Task. Each line of the listing that contains the word "between" is to be copied.

Source material.
■ ■ ■ ■ ■

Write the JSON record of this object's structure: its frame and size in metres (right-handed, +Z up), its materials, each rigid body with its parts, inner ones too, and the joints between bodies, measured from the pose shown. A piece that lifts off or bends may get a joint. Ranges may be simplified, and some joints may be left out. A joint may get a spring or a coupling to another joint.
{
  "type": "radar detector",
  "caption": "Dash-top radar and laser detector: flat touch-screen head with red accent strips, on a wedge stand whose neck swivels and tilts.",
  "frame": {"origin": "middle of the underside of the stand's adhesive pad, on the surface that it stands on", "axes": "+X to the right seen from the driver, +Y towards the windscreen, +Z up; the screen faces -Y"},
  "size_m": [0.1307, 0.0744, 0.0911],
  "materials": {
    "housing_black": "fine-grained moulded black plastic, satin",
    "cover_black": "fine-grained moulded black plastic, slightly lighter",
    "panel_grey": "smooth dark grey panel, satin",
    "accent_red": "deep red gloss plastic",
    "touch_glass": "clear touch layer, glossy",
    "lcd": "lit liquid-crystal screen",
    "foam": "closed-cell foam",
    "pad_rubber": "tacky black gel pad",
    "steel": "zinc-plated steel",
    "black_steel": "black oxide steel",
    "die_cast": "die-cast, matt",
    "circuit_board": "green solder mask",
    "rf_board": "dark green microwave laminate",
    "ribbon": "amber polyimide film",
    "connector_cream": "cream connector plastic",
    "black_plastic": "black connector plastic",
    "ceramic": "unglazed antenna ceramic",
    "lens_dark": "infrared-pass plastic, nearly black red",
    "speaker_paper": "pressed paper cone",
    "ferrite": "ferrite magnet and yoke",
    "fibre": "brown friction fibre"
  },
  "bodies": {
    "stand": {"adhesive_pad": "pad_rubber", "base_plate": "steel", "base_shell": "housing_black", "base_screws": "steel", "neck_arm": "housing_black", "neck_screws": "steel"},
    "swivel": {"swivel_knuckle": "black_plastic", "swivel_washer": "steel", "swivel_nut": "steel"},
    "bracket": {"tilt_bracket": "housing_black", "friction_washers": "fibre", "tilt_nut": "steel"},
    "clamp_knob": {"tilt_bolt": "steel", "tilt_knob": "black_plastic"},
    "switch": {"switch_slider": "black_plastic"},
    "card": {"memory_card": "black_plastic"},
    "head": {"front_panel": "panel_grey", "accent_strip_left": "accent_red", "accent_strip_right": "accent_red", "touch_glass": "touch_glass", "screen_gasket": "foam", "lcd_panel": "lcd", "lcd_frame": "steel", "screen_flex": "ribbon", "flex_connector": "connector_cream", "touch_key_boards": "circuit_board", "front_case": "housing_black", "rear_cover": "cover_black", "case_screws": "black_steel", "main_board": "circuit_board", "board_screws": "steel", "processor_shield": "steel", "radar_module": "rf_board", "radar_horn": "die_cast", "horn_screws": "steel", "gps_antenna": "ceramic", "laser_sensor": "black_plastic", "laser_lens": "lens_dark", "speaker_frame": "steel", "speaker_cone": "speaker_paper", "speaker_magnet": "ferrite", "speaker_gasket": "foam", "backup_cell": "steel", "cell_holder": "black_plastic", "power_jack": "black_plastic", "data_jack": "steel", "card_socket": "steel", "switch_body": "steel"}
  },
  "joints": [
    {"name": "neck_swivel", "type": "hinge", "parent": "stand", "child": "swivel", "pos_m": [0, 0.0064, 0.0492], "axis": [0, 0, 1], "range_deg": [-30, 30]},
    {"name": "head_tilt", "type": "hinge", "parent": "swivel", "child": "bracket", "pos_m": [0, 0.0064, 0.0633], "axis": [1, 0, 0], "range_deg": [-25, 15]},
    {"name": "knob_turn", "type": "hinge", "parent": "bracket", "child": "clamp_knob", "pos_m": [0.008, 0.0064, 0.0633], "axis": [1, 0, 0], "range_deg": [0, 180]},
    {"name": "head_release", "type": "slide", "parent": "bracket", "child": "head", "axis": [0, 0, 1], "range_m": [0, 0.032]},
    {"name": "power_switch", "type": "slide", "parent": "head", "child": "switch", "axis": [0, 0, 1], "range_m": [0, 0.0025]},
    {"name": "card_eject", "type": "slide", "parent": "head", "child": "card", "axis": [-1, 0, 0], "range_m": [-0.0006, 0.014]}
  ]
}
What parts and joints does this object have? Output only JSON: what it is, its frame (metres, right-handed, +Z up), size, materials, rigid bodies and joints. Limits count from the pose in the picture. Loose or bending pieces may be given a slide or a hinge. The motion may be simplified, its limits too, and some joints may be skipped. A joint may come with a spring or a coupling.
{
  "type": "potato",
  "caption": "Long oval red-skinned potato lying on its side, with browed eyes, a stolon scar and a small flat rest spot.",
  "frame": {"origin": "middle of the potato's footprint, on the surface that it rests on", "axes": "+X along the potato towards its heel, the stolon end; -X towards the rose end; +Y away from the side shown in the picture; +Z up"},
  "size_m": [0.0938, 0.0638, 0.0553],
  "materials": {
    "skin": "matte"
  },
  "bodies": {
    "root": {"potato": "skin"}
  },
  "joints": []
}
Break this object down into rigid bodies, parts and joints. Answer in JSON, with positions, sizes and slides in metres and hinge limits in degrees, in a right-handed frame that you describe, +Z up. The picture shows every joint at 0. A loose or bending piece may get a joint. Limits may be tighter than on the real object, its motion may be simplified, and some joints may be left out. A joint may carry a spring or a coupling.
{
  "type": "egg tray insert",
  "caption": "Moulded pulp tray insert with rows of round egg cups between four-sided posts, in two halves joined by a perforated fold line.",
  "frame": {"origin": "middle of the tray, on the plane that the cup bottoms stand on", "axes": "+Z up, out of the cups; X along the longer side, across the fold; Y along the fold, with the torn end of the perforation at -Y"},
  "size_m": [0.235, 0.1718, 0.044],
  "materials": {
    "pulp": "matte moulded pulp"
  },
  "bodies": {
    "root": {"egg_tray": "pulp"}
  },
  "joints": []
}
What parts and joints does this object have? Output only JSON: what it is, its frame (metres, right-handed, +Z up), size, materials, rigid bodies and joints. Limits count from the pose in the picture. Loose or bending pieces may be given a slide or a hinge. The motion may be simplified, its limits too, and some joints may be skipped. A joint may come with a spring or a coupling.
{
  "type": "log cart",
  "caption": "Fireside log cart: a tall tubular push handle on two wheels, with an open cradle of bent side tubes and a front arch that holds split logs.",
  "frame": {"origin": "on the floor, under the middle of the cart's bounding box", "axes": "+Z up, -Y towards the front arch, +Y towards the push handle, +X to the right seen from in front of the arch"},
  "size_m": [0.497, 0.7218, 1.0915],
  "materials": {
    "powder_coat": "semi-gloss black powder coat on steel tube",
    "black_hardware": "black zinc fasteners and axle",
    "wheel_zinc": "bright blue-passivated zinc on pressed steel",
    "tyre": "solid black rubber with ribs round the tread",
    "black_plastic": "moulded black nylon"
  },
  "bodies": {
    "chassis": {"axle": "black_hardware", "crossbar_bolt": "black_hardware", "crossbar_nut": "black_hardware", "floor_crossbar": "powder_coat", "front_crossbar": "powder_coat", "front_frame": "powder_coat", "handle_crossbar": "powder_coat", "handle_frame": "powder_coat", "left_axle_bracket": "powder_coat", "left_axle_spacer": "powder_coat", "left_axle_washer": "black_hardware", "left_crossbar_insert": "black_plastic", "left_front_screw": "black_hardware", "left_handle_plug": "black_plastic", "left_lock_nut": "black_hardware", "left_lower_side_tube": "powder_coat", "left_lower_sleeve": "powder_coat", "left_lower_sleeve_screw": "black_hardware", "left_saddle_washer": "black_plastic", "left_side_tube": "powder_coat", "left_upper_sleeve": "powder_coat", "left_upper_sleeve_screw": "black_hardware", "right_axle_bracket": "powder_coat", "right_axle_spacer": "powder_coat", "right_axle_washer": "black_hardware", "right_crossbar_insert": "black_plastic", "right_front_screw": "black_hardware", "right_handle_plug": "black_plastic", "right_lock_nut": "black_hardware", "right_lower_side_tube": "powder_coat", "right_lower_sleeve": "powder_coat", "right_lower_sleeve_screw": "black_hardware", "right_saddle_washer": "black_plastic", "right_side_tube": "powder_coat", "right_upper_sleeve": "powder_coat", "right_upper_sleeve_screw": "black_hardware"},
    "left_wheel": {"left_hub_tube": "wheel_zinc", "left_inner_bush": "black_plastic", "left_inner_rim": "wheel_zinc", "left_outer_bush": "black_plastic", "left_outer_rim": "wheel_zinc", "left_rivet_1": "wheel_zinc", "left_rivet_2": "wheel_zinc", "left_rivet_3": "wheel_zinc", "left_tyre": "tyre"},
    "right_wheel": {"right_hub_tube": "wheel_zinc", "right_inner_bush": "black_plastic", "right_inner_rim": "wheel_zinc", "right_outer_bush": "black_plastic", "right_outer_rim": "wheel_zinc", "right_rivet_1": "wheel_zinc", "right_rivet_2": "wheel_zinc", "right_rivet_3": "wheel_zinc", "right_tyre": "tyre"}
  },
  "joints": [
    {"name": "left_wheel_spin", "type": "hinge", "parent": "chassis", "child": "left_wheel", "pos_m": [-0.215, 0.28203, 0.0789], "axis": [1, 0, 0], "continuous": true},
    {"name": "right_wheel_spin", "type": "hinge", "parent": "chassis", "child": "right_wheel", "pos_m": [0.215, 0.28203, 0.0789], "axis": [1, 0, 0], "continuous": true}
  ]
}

■ ■ ■ ■ ■

Solution to the problem.
Write the JSON record of this object's structure: its frame and size in metres (right-handed, +Z up), its materials, each rigid body with its parts, inner ones too, and the joints between bodies, measured from the pose shown. A piece that lifts off or bends may get a joint. Ranges may be simplified, and some joints may be left out. A joint may get a spring or a coupling to another joint.
  "caption": "Moulded pulp tray insert with rows of round egg cups between four-sided posts, in two halves joined by a perforated fold line.",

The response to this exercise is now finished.